## BEGIN RAW DATA
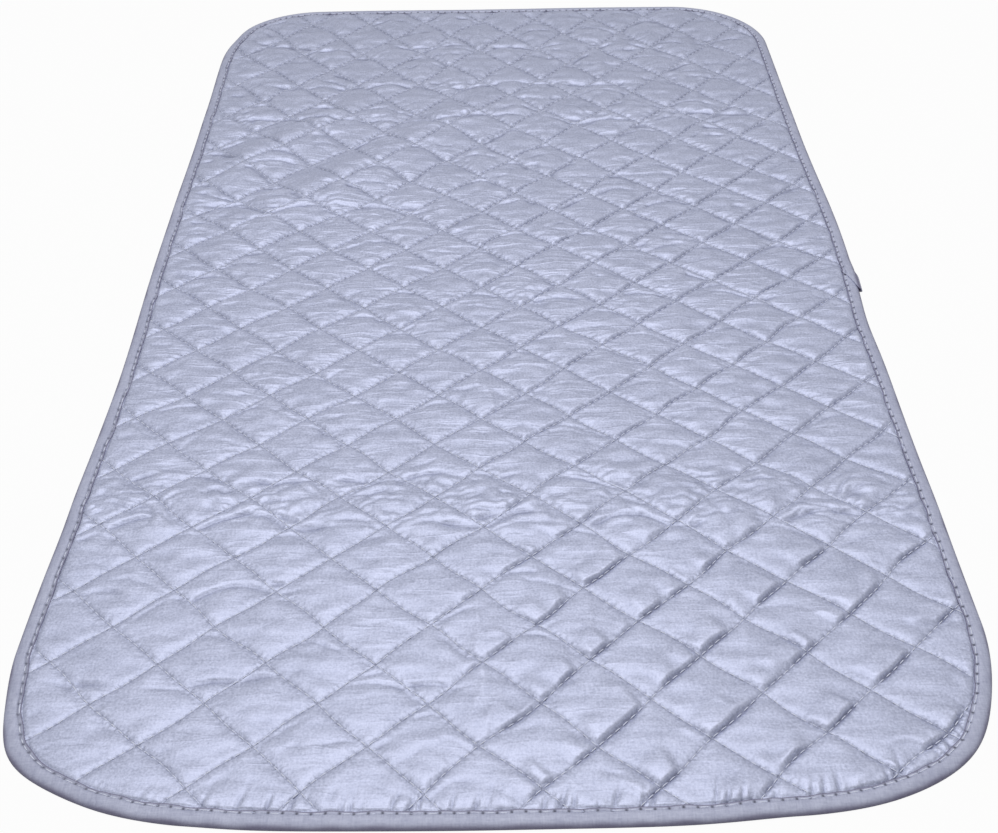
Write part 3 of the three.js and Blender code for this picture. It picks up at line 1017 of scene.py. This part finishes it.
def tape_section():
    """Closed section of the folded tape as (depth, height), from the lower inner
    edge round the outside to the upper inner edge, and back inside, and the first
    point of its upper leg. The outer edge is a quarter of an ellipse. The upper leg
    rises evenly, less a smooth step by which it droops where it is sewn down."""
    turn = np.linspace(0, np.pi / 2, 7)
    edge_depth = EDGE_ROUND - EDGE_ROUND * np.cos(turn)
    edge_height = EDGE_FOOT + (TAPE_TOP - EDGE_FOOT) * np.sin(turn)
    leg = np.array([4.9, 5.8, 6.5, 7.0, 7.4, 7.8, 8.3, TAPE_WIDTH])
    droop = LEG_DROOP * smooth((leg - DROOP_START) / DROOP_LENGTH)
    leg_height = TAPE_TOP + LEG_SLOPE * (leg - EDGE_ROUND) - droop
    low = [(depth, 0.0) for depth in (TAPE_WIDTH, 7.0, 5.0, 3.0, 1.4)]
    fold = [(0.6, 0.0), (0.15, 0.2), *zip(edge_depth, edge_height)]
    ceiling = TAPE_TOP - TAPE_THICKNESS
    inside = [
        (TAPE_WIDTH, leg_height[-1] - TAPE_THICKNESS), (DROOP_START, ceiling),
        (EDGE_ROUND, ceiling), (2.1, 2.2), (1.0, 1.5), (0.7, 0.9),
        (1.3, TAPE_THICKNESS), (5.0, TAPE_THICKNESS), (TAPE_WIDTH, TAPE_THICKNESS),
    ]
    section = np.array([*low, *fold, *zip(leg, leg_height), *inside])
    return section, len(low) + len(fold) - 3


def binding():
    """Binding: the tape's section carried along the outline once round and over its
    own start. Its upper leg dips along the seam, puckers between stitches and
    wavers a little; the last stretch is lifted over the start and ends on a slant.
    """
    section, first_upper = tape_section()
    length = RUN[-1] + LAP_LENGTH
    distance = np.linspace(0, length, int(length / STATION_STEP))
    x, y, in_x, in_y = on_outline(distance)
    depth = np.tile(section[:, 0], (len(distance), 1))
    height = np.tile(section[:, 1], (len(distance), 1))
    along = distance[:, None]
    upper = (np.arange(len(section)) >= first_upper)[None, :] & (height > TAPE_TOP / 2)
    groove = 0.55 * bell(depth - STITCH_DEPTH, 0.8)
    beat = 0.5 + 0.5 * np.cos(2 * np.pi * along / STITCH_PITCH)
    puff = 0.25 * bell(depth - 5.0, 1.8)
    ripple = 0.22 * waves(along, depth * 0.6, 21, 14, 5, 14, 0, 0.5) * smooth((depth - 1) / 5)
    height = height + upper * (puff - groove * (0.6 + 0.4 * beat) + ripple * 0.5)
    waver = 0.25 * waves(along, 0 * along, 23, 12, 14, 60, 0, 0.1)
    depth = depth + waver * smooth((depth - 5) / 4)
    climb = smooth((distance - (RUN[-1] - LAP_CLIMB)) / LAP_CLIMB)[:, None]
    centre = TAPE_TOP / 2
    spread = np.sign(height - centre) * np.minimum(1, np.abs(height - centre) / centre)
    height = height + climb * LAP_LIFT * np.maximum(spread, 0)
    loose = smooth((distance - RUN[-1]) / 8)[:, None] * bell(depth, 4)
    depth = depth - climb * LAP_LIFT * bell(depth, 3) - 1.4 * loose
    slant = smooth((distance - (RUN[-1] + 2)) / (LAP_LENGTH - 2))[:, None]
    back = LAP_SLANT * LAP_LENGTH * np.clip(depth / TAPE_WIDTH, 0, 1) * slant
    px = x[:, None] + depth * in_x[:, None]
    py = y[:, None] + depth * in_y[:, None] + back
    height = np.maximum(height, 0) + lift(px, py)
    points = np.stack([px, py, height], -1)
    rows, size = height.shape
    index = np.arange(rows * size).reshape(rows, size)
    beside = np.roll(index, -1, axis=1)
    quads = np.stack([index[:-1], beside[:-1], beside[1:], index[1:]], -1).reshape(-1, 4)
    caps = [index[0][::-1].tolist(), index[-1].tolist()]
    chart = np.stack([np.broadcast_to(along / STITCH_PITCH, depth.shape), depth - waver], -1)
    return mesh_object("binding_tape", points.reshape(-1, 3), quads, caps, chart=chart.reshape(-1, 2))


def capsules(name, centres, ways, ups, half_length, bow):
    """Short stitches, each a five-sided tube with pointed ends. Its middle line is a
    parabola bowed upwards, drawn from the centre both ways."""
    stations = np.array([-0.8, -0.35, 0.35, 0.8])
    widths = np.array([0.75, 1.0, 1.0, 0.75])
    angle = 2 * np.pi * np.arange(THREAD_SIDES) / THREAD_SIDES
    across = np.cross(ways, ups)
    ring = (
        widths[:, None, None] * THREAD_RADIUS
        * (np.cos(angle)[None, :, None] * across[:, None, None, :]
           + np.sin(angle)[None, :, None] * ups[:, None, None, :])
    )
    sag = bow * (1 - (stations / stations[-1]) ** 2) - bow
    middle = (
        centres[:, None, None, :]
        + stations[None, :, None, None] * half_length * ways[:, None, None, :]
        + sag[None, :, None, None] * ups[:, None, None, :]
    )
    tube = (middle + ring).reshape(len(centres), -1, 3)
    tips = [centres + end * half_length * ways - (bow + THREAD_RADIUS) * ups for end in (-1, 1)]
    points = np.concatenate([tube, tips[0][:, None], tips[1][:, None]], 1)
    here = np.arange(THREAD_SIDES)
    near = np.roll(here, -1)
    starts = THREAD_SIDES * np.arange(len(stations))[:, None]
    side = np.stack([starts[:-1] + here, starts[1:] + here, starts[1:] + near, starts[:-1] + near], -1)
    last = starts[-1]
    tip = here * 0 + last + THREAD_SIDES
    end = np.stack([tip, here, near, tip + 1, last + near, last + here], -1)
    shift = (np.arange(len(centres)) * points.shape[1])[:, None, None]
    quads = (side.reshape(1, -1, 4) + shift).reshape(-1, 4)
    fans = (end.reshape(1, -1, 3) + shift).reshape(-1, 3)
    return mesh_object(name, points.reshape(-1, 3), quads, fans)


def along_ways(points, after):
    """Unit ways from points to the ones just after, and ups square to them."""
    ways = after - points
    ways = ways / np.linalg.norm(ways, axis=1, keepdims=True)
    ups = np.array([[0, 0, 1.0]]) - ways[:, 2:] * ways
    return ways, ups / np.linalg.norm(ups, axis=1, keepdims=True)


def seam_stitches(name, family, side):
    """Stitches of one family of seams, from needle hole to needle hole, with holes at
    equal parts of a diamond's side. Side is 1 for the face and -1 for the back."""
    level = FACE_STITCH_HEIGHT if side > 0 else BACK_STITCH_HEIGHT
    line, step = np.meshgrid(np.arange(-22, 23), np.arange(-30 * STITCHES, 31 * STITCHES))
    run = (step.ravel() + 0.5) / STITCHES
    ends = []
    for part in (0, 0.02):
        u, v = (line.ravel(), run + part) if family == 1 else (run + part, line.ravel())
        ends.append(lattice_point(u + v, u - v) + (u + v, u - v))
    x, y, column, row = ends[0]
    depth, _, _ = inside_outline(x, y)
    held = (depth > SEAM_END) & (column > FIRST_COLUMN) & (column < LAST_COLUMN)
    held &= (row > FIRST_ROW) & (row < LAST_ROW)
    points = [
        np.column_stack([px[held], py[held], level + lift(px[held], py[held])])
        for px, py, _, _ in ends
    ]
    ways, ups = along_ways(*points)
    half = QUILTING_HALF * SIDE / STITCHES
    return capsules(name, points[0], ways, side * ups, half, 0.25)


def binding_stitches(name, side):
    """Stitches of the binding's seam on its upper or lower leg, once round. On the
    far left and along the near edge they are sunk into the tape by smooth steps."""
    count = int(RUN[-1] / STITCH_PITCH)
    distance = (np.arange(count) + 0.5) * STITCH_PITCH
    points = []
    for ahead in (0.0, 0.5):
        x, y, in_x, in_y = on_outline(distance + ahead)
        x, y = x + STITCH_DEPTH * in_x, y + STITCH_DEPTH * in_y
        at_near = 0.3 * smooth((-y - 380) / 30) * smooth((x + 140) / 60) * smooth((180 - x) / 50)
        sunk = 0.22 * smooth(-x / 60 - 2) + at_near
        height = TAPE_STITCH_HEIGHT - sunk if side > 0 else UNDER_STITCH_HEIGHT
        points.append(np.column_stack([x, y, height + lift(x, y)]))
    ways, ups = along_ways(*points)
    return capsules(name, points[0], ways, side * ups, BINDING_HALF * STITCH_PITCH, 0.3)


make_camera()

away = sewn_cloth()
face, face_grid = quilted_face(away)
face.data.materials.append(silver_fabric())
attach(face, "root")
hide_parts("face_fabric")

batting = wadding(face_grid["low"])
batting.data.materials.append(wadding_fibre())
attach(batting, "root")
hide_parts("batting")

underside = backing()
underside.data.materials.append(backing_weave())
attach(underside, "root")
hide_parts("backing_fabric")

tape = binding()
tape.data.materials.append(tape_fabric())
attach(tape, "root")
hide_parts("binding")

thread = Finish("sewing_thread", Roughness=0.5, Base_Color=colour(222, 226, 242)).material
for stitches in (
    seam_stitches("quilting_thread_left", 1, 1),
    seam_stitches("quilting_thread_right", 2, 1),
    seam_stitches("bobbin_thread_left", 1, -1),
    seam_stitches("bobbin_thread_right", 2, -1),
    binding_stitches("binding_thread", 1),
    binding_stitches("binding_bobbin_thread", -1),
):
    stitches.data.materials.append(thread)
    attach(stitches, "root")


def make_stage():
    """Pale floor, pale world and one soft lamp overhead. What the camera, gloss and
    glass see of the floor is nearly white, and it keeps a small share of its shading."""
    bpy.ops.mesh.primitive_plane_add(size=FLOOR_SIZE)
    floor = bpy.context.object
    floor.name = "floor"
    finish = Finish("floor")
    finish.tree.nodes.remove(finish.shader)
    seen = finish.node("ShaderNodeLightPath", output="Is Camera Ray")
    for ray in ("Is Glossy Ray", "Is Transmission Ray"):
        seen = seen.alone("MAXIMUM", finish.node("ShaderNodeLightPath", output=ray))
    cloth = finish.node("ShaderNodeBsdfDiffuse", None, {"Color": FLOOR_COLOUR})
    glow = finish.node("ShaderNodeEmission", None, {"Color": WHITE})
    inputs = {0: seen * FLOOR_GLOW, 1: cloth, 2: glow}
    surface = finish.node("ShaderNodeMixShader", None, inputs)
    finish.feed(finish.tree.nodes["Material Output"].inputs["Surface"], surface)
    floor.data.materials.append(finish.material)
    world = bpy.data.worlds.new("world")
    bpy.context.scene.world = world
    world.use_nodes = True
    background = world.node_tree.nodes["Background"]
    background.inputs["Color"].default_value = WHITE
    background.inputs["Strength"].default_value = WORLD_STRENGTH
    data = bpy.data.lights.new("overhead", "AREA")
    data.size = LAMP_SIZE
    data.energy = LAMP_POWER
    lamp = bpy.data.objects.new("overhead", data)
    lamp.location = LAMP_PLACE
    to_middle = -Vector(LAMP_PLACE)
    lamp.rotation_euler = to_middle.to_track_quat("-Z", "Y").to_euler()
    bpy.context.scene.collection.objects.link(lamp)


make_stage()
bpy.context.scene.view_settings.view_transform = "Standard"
## END RAW DATA
TASK DETAILS:
List every line above that holds the word "underside".

EXPECTED OUTPUT:
underside = backing()
underside.data.materials.append(backing_weave())
attach(underside, "root")